>> BEGIN

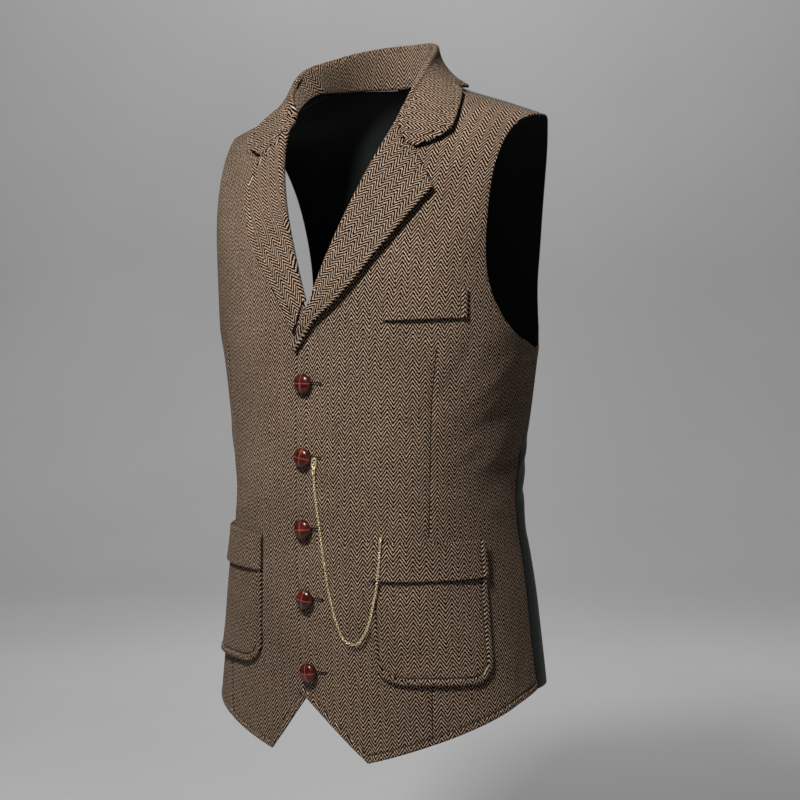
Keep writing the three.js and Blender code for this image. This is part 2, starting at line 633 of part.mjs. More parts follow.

>> END
>> BEGIN

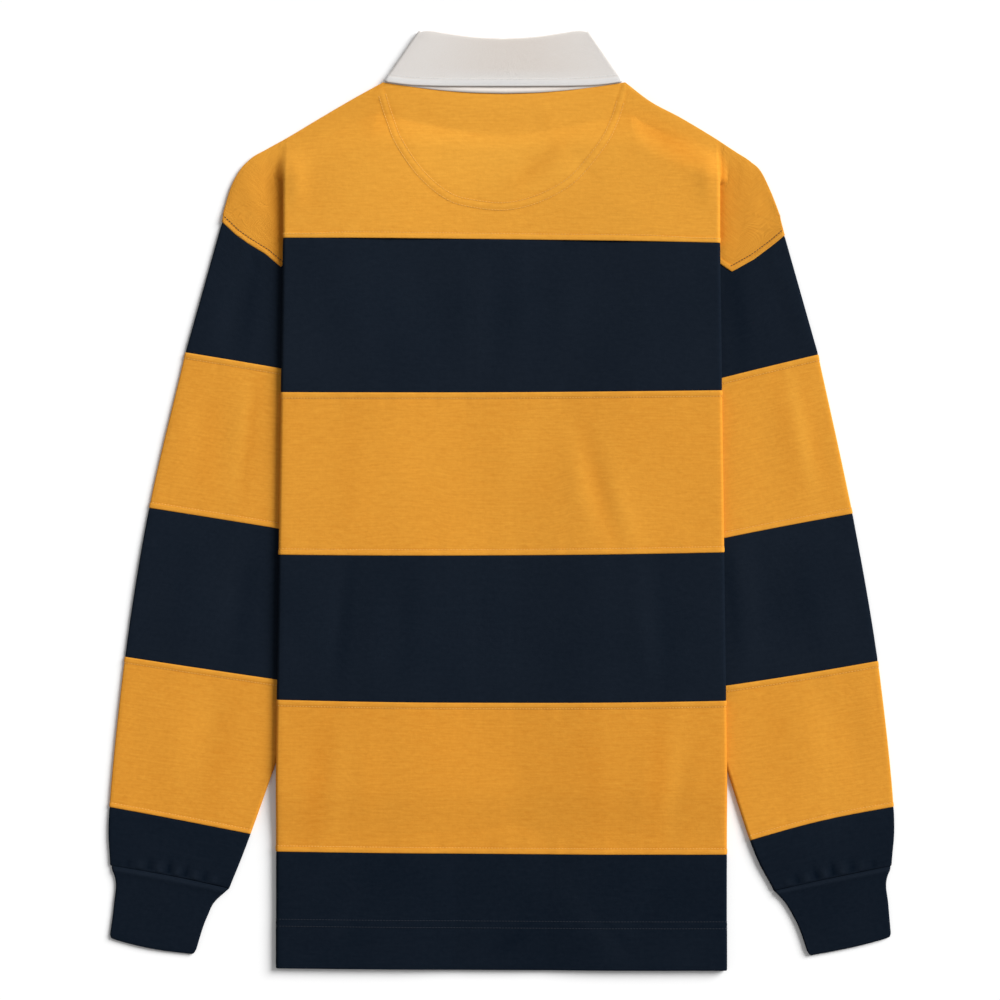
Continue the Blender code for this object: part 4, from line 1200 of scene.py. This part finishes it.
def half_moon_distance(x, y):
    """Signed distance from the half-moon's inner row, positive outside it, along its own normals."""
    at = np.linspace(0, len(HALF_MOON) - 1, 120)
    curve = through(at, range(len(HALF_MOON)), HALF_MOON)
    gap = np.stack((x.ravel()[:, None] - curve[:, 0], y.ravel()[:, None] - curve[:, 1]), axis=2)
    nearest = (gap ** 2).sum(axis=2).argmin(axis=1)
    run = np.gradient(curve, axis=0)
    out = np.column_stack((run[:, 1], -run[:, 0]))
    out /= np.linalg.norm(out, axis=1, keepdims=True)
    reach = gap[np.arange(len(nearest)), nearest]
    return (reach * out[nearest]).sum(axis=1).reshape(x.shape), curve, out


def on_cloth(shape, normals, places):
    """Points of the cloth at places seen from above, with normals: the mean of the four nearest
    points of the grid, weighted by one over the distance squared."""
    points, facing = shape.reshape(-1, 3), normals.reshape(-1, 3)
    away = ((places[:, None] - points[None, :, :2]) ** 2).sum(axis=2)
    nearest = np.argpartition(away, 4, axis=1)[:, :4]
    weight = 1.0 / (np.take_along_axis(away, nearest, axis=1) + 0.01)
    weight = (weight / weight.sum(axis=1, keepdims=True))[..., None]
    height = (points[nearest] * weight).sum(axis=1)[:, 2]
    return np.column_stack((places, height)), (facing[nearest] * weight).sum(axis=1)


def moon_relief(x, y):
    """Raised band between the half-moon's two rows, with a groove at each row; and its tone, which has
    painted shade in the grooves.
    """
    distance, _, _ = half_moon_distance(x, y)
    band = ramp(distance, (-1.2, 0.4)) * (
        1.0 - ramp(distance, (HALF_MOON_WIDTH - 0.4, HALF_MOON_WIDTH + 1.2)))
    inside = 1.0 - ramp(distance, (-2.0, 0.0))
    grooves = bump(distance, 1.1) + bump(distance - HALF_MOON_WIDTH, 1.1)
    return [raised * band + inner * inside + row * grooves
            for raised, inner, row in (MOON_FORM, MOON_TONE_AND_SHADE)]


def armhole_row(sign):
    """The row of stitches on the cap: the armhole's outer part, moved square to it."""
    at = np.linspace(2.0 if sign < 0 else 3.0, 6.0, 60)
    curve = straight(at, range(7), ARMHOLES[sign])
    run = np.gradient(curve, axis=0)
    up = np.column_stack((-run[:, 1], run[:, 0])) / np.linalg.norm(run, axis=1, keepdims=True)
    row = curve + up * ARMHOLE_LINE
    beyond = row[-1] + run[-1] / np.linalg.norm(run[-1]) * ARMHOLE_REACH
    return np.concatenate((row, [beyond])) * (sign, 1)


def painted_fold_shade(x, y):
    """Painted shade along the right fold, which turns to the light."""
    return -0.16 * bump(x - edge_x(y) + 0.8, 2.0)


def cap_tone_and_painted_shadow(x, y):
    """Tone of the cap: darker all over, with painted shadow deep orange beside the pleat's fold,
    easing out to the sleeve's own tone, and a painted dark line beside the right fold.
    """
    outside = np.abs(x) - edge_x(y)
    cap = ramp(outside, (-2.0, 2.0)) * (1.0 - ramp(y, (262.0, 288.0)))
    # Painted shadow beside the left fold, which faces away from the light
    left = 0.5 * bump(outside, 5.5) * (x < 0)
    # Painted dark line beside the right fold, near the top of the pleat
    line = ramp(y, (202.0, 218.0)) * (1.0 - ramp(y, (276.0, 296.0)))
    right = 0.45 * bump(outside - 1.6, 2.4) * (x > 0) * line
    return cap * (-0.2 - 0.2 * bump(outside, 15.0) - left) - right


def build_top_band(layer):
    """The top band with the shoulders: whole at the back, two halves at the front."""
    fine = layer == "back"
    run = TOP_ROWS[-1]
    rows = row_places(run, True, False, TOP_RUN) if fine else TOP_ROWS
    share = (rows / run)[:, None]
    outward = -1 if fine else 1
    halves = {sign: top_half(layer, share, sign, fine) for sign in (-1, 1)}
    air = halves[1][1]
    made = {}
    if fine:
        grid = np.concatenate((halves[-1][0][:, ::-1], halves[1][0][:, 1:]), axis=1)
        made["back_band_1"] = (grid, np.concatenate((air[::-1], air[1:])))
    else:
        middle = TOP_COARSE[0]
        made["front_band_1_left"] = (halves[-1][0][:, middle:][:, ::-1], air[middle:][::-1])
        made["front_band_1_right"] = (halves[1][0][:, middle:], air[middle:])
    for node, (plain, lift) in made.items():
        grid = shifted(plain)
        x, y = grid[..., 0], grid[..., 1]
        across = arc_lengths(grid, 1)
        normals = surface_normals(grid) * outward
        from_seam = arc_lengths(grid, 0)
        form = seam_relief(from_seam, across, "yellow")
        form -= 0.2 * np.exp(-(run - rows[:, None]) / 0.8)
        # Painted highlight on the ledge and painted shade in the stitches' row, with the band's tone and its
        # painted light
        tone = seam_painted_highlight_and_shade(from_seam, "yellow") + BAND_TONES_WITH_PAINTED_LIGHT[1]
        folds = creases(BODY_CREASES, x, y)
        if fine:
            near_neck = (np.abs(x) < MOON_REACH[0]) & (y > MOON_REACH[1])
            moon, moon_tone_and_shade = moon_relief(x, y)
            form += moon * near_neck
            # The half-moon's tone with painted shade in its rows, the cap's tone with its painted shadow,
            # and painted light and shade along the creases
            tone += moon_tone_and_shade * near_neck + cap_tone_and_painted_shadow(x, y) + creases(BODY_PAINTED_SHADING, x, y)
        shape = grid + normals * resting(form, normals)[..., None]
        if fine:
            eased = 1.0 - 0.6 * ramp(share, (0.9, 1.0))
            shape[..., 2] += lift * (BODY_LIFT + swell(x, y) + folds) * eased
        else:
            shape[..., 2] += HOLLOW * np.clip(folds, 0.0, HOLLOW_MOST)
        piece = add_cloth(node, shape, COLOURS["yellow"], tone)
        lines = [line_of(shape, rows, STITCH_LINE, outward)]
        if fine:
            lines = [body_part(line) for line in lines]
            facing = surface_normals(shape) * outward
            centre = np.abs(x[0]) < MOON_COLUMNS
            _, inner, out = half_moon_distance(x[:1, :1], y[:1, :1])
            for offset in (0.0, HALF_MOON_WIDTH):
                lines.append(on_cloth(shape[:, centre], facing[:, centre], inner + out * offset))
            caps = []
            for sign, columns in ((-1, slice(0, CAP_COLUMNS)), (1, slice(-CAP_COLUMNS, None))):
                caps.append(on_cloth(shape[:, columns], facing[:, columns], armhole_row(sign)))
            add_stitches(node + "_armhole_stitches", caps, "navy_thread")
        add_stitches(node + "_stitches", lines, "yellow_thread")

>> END

**Exercise details:** Give back exactly the lines from the line that has "Continue the Blender" to the line that has "for raised, inner, row", both included, and leave out all others.

**Result:**
Continue the Blender code for this object: part 4, from line 1200 of scene.py. This part finishes it.
def half_moon_distance(x, y):
    """Signed distance from the half-moon's inner row, positive outside it, along its own normals."""
    at = np.linspace(0, len(HALF_MOON) - 1, 120)
    curve = through(at, range(len(HALF_MOON)), HALF_MOON)
    gap = np.stack((x.ravel()[:, None] - curve[:, 0], y.ravel()[:, None] - curve[:, 1]), axis=2)
    nearest = (gap ** 2).sum(axis=2).argmin(axis=1)
    run = np.gradient(curve, axis=0)
    out = np.column_stack((run[:, 1], -run[:, 0]))
    out /= np.linalg.norm(out, axis=1, keepdims=True)
    reach = gap[np.arange(len(nearest)), nearest]
    return (reach * out[nearest]).sum(axis=1).reshape(x.shape), curve, out


def on_cloth(shape, normals, places):
    """Points of the cloth at places seen from above, with normals: the mean of the four nearest
    points of the grid, weighted by one over the distance squared."""
    points, facing = shape.reshape(-1, 3), normals.reshape(-1, 3)
    away = ((places[:, None] - points[None, :, :2]) ** 2).sum(axis=2)
    nearest = np.argpartition(away, 4, axis=1)[:, :4]
    weight = 1.0 / (np.take_along_axis(away, nearest, axis=1) + 0.01)
    weight = (weight / weight.sum(axis=1, keepdims=True))[..., None]
    height = (points[nearest] * weight).sum(axis=1)[:, 2]
    return np.column_stack((places, height)), (facing[nearest] * weight).sum(axis=1)


def moon_relief(x, y):
    """Raised band between the half-moon's two rows, with a groove at each row; and its tone, which has
    painted shade in the grooves.
    """
    distance, _, _ = half_moon_distance(x, y)
    band = ramp(distance, (-1.2, 0.4)) * (
        1.0 - ramp(distance, (HALF_MOON_WIDTH - 0.4, HALF_MOON_WIDTH + 1.2)))
    inside = 1.0 - ramp(distance, (-2.0, 0.0))
    grooves = bump(distance, 1.1) + bump(distance - HALF_MOON_WIDTH, 1.1)
    return [raised * band + inner * inside + row * grooves
            for raised, inner, row in (MOON_FORM, MOON_TONE_AND_SHADE)]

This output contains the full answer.